Having someone you like living downstairs is fine, the current owner is lovely, and we get on fine. But she's in Australia for a year or two and her tenants are a nightmare. There's nothing I can really do because it's them that complain about us (3 kids = noise) - which is fine, but every single day!

So there are non-financial reasons to consider the purchase even though it's a hassle and more expensive than it was 6 months ago. Financially, it probably wouldn't make sense to combine the flats into one house, but that's an option you'd have - or you could rent it out - or sell both together and buy somewhere else.

Matt Harrison

Re: Flat Purchase

Date: 2007-06-15 09:13 am (UTC)
From: [identity profile] peterbirks.livejournal.com
Hi Matt:

Well, clearly, I've had many long hours pondering precisely this point. I concluded that:

a) I had a "certain level" of emotional (non-financial) interst here. Now, the problem was putting a value on it. In the end, I reckoned, about £20K.

b) I don't think prices are going to double in the next five years. In fact, I'll go further. I know they aren't.

c) I really think that this is the peak. I had a limit of £260K, and there's no way I am going over it. Since it now appears that there is no chance of getting the flat for that, I've mentally dumped the deal. And I feel much happier for so doing.

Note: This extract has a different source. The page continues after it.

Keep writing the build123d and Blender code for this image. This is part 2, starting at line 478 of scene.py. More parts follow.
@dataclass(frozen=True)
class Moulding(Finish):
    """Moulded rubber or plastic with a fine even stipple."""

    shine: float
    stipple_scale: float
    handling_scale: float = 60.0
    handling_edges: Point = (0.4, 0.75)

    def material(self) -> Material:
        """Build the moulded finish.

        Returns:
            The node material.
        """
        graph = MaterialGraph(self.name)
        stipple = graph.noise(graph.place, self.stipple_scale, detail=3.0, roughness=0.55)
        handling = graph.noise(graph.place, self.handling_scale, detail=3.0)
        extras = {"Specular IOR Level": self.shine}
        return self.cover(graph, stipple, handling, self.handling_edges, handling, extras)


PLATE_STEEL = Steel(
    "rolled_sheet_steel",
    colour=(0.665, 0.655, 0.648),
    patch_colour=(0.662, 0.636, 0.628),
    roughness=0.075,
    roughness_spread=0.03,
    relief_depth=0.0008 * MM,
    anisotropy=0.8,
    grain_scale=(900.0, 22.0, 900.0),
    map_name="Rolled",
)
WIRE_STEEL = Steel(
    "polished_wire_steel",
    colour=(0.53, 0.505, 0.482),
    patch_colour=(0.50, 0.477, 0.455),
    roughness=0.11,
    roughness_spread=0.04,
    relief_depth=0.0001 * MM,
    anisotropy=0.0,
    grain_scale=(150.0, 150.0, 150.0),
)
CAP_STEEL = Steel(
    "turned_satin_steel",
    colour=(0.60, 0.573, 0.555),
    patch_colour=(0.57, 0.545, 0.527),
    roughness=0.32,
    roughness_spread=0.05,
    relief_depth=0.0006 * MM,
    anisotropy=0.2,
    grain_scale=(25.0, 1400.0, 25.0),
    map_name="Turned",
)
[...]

d) It's only a chance that any new downstairs neighbours will be bad. They might be brilliant! And, if they and I are not suited, well, I can always move.

e) There's a lot of compensation for not buying downstairs. One is the simple fact that I have lots of cash, far lower outgoings, and far fewer worries. I can spend that cash on really making this flat nice. I can spend the money on the outside (expenditure that really ought to be shared) even if the sharer of the freehold doesn't want to spend the money, simply because I want to.

So, in other words, the downsides of not getting downstairs are compensated for in lots of ways.